**Aim of the task**: Output exactly the lines from the first one down to the line containing "WASHER_THICKNESS = 0.4", inclusive.

====== Rows ======

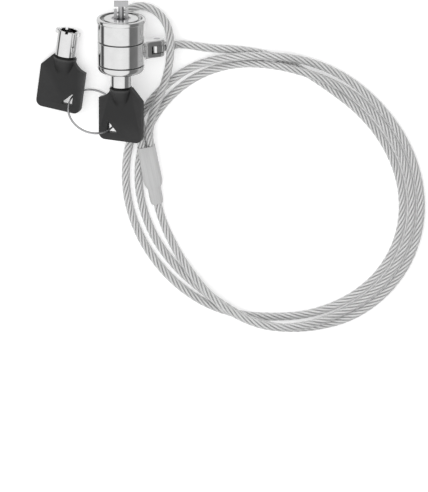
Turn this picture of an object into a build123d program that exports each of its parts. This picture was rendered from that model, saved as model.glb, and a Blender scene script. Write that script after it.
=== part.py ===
from build123d import *

import math
import os

# A cable lock for luggage and laptops: a lock head with a turning T-bar, a swivel ring whose arm
# holds a steel rope, a coil of that rope, a crimped eye that loops round the head, and two
# tubular keys on a split ring.
#
# Millimetres. The origin is the centre of the head's front rim face, on the lock axis.
# +Y runs along the lock axis, out of the front face, and +Z is up. Stations along the lock are
# distances behind the rim face, so a station s is at Y = -s.

# ---------------------------------------------------------------- driving dimensions
AXIS_HEIGHT = 16.3  # lock axis above the table

BODY_RADIUS = 10.8  # lock head
LIP_REACH = 0.5  # how far the front lip stands out
LIP_LENGTH = 1.8
LIP_ROUND = 0.65
RIM_WALL = 1.1  # of the front rim
WEB_FRONT = 2.2  # stations of the front shell's inner web
WEB_REAR = 4.4
SHELL_REAR = 10.65
GROOVE = 0.5  # gap each side of the swivel ring
RING_LENGTH = 10.5
CAP_LENGTH = 3.65
CAP_ROUND = 2.4
RUNNING_GAP = 0.05  # radial clearance of each running fit
END_PLAY = 0.1  # of the spindle
FACE_GAP = 0.02  # between the faces of the shear plane
SLACK = 0.15  # side clearance of loose pieces

RING_WALL = 1.75  # of the shell and the swivel ring, round the barrel
LUG_ROOM = 0.35  # round the lugs of the turning key
BARREL_WALL = 1.8  # the barrel's front wall
WASHER_INSET = 0.5  # how far the washers stay inside the head's outline
WASHER_THICKNESS = 0.4

PLATE_GROOVE = 1.7  # round groove between the face plate and the rim
FACE_PLATE_FRONT = 0.1
GUARD_RADIUS = 4.4
GUARD_FRONT = 0.5
FIN_THICKNESS = 1.4
FIN_HEIGHT = 2.6
FIN_SPACING = 5.2
FIN_REACH = 4.0  # in front of the rim face
FIN_ROOT = 1.2  # how far each fin goes into the collar
GUARD_HOLLOW = (2.6, 1.1)  # radius and depth of the hollow round the stem

T_WIDTH = 6.5
T_LENGTH = 2.2
T_HEIGHT = 2.6
T_TIP = 7.8  # in front of the rim face
STEM_RADIUS = 1.25
SPINDLE_RADIUS = 2.5
SPINDLE_REAR = 9.0
CLIP_RADIUS = 4.2
CLIP_THICKNESS = 0.6
CLIP_GROOVE = 0.6  # depth of the spindle's groove
CLIP_MOUTH = 2.6
THRUST_WASHER = 0.3
ROTOR_SHAFT_RADIUS = 1.5
DRIVE_PIN_RADIUS = 0.5
BLOCK_PIN_RADIUS = 0.8
BLOCK_PIN_COVER = 0.4  # metal left between the block pin and the pin holes
DOWEL_RADIUS = 0.7
DOWEL_LENGTHS = (3.0, 1.2)  # in the barrel and in the cap

BLOCK_FRONT = 9.4  # fixed pin block
ROTOR_FLANGE = 3.6  # length of the plug behind the shear plane
FACE_SETBACK = 0.9  # plug's face in front of the key's rim
POST_GAP = 0.4  # between the post and the key's bore
POST_SETBACK = 0.4  # post's end inside the rear face
POST_ROUND = 0.5
PIN_COUNT = 7
PIN_RADIUS = 0.65
DRIVER_LENGTH = 2.4
SPRING_WALL = 0.2
PIN_HOLE_FRONT = 9.9
KEY_CUTS = (0.5, 1.0, 0.3, 0.8, 0.5, 1.1, 0.7)  # depths, one for each pin
FIRST_PIN_ANGLE = 30.0
CAP_LIP = 2.7  # keyway lip that holds the key's lugs

ARM_DROP = 25.0  # degrees below level
ARM_REACH = 18.0  # lock axis to hinge pin
ARM_WIDTH = 8.4
ARM_DEPTH = 7.2
ARM_ROOT_INSET = 0.15  # of the arm's root inside each end of the ring
ARM_ROOT_DEPTH = 12.5
ARM_FLARE = 3.4
ARM_SINK = 0.4  # how far the wide root goes into the ring
FORK_FLOOR = 0.5  # from the knuckle to the bottom of the fork's slot
HINGE_PIN_RADIUS = 1.3
TONGUE_WIDTH = 3.4
TERMINAL_DROP = 28.0  # degrees below level
TERMINAL_WALL = 0.6  # of the socket round the rope
TERMINAL_START = 4.1  # from the hinge pin
TERMINAL_END = 8.7
TERMINAL_ROUND = 0.4
TERMINAL_NECK = 4.4
TERMINAL_NECK_SINK = 0.8
TONGUE_MARGIN = 0.2  # how much smaller the tongue's end is than the fork's

TUBE_RADIUS = 4.75  # tubular key
TUBE_WALL = 0.9
TUBE_LENGTH = 12.3
TUBE_FLOOR = 1.2
KEY_INSERTION = 5.3
LUG_LENGTH = 2.2
LUG_WIDTH = 2.0
LUG_REACH = (1.3, 1.0)  # how far each lug stands out
TANG_WIDTH = 6.0
TANG_LENGTH = 8.0
TANG_THICKNESS = 1.2
BOW_HALF_WIDTH = 10.8
BOW_LENGTH = 25.8
BOW_THICKNESS = 3.0
BOW_SHOULDER = 6.0
BOW_NECK = 5.4  # half width at the tube, and the neck's radius
BOW_NECK_LENGTH = 3.0
BOW_NECK_TAPER = 3.5
BOW_CORNER = 3.0
BOW_HOLLOW = ((-4.5, -0.9), (-7.0, -4.3))  # start and middle of the hollow left shoulder
HOLE_CORNER = 0.4
HOLE_LONG = 6.6  # distance of the hole's long side from the key's axis
HOLE_SHORT = 1.1
HOLE_TOP = 16.4
HOLE_BOTTOM = 22.3
KEY_ROLL = 25.0  # degrees, right side up
SPARE_FROM_KEY = (-25.6, 11.5)  # from the base of the tube of the key in the lock
SPARE_LEAN = 7.4
SPARE_ROLL = 20.5

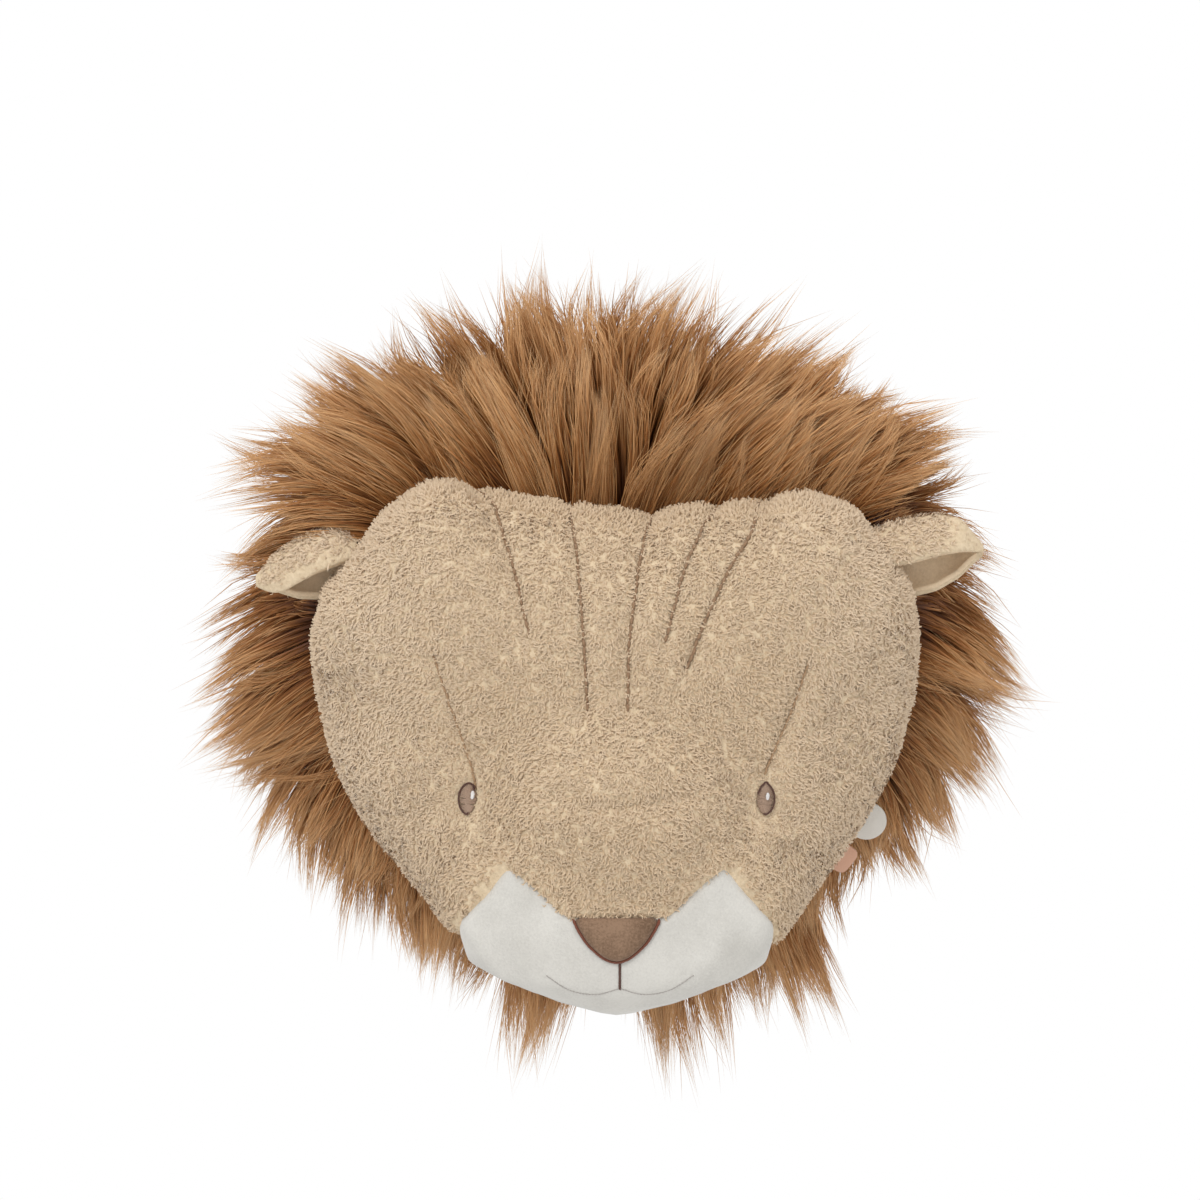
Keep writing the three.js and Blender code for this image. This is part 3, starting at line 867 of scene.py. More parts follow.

======

**Expected answer**:
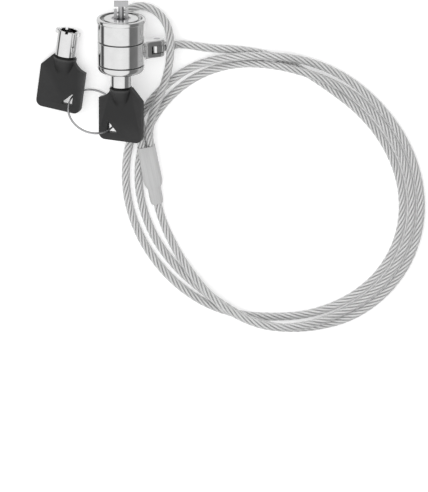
Turn this picture of an object into a build123d program that exports each of its parts. This picture was rendered from that model, saved as model.glb, and a Blender scene script. Write that script after it.
=== part.py ===
from build123d import *

import math
import os

# A cable lock for luggage and laptops: a lock head with a turning T-bar, a swivel ring whose arm
# holds a steel rope, a coil of that rope, a crimped eye that loops round the head, and two
# tubular keys on a split ring.
#
# Millimetres. The origin is the centre of the head's front rim face, on the lock axis.
# +Y runs along the lock axis, out of the front face, and +Z is up. Stations along the lock are
# distances behind the rim face, so a station s is at Y = -s.

# ---------------------------------------------------------------- driving dimensions
AXIS_HEIGHT = 16.3  # lock axis above the table

BODY_RADIUS = 10.8  # lock head
LIP_REACH = 0.5  # how far the front lip stands out
LIP_LENGTH = 1.8
LIP_ROUND = 0.65
RIM_WALL = 1.1  # of the front rim
WEB_FRONT = 2.2  # stations of the front shell's inner web
WEB_REAR = 4.4
SHELL_REAR = 10.65
GROOVE = 0.5  # gap each side of the swivel ring
RING_LENGTH = 10.5
CAP_LENGTH = 3.65
CAP_ROUND = 2.4
RUNNING_GAP = 0.05  # radial clearance of each running fit
END_PLAY = 0.1  # of the spindle
FACE_GAP = 0.02  # between the faces of the shear plane
SLACK = 0.15  # side clearance of loose pieces

RING_WALL = 1.75  # of the shell and the swivel ring, round the barrel
LUG_ROOM = 0.35  # round the lugs of the turning key
BARREL_WALL = 1.8  # the barrel's front wall
WASHER_INSET = 0.5  # how far the washers stay inside the head's outline
WASHER_THICKNESS = 0.4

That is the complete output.